Category Archive for: ‘Woody Weingarten’
To say Sierra Salin is unconventional is to state the obvious.
According to a character-reference by former Fairfax Mayor Pam Hartwell-Herrero, it “might be easy to look at him as some sort of wacky, offbeat, troublemaker.”
But that, she said, is because “he challenges the status quo, makes us think about our role in community, and always brings a smile and fresh insight to the dialogue.”
He tells me he’s primarily a carpenter and artist.
But he’s also a photographer, jewelry-maker, environmentalist, documentary filmmaker and playful inventor of words.
Sierra, added Hartwell-Herrero, “is a wonderful family man…ever present at town gatherings and important meetings. He is a…good person who cares deeply for the planet and all the creatures living on it. He volunteers his time on campaigns that benefit the town.”
I find it tough to encapsulate him.
The physical part is easy: He sports shoulder-length, curly dark hair and a bushy gray beard. A gold tooth shines from the rear of his mouth when he smiles.
But when he declares, “I never grew up,” he’s not referring to his six-foot stature.
It’s his man-child passions I can’t boil down.
He usually writes on medical forms, “I am allergic to bureaucracy.”
He frequently scratches that itch.
A recent protest by the midlifer targeted a tower that would facilitate more cell phones. “Why are we filling the air with electrosmog?” he asked.
His street theater in Fairfax Festival parades have included a Styrofoam drone augmented by 20-foot high “homeland insecurity” surveillance cameras; a mock nuclear reactor spewing dry-ice radiation fumes; and a “plastic drag,” a “visual and visceral” statement about waste and environmental destruction.
When I asked about his first protest, he friskily replied, “When somebody didn’t give me milk.”
As we sit now on a log in Bolinas Park, conversationally flitting like fireflies escaping a real blaze, he tells me he recently moved, a stone’s throw from his old place (if you have a strong arm).
But when I first chatted with him, in his old Fairfax backyard a year ago, I ascertained he superimposes original thinking on familiar subjects. He’d created, for instance, a “peace is patriotic” pinball machine for the 2011 Marin County Fair.
His environmental focus seems ingrained, I decided — then and now.
He drives his car “as little as possible,” for example, opting to ride his bicycle.
And he fulminates: “We’ve got fracking here, Fukushima there, we’ve got Gulf Oil spills, we’ve got genetically modified organisms everywhere. I’m really, really distressed about the future.”
When he needs to escape, he puts on headphones and stares at stars. “I like solitude and my own space,” he tells me.
Outside his former home, he cherished his gardens and beehives. Inside, he surrounded himself with what others might call clutter.
I was particularly taken with his wife’s weaving-looms and their huge Buddha (“just your basic garage-sale find”). But Sierra is nothing if not eclectic, unattached to a single dogma.
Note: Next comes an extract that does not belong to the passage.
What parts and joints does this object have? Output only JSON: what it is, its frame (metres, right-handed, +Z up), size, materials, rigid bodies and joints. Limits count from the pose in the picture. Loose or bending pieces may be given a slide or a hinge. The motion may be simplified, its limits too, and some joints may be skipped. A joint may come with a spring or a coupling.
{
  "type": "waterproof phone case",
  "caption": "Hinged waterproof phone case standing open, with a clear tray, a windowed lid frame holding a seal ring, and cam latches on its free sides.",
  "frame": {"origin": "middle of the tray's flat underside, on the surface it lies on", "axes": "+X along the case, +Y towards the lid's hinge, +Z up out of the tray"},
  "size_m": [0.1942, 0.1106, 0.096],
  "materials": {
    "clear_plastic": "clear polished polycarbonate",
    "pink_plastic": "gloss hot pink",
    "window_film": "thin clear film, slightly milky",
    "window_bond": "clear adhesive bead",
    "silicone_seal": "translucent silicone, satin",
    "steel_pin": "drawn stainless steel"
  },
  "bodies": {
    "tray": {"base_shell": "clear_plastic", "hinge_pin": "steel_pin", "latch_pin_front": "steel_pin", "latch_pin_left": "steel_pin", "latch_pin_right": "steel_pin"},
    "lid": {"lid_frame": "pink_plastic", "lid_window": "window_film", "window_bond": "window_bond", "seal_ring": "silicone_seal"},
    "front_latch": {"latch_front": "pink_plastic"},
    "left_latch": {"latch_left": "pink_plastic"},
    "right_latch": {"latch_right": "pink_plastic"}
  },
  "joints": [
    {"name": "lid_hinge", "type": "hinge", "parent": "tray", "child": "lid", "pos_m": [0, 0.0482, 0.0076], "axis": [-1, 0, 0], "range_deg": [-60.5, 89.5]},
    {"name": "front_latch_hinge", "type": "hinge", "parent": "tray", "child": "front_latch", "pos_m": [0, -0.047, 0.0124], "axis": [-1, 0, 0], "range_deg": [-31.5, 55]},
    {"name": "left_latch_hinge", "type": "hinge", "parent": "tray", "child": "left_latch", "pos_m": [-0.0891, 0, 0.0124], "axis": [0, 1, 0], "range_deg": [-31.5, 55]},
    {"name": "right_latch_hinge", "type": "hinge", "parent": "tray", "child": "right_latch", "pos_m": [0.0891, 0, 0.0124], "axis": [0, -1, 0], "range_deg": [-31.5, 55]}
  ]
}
Miniature kitchen flags represented major religions plus Sufi, Gaia, Om, Native Americans.
Fascinating, too, were frames filled with photos of his mother and her shadow.
His art, forever scattered, falls into a pigeonhole of “whatever strikes me in the moment.”
While comforting, neither artwork nor protests are relaxing. So he unwinds by singing tenor in a barbershop quartet, and by playing dulcimer and guitar.
He’s a Drake High grad who attended two colleges and earned certification as an EMT, which he practiced for years. He’s proud he’s “been physically and vocally involved in the schools — Manor and White Hill — and my community for years.”
Sierra was born Lothar Norber George Salin in Marin General but toyed with his moniker ever since. He switched to Sierra, although he sometimes sports Shinybright now, because he adores the land “between Truckee and Whitney.”
Occasionally he uses Tunafish as a middle name. “People remember it,” he says.
His name-switches occasionally bring trouble — and First Amendment tilting at judicial windmills. Such as a skirmish with El Dorado County traffic officials who cited him for using a pseudonym, “Love Heals.”
Ultimately, he was sentenced to 32 hours of community service.
He once signed checks “Bush Sucks!” — “out of frustration with the state of America and the world.” He acknowledges that was “a little confrontational.”
He once stood in front of Good Earth with a dried-out Christmas tree and sixty $2 bills he distributed while suggesting passersby “do something for someone else.” Many folks, suspicious, ignored him.
He once walked into a police station and said he wanted “to turn myself in because society is a menace to me.” “Scram,” they said.
When I asked, “How do we change the world?” he responded: “Love each other.”
It’s still obvious that the more he talks, the more I agree. Maybe I’m just a bit wacky, eclectic and playful, too.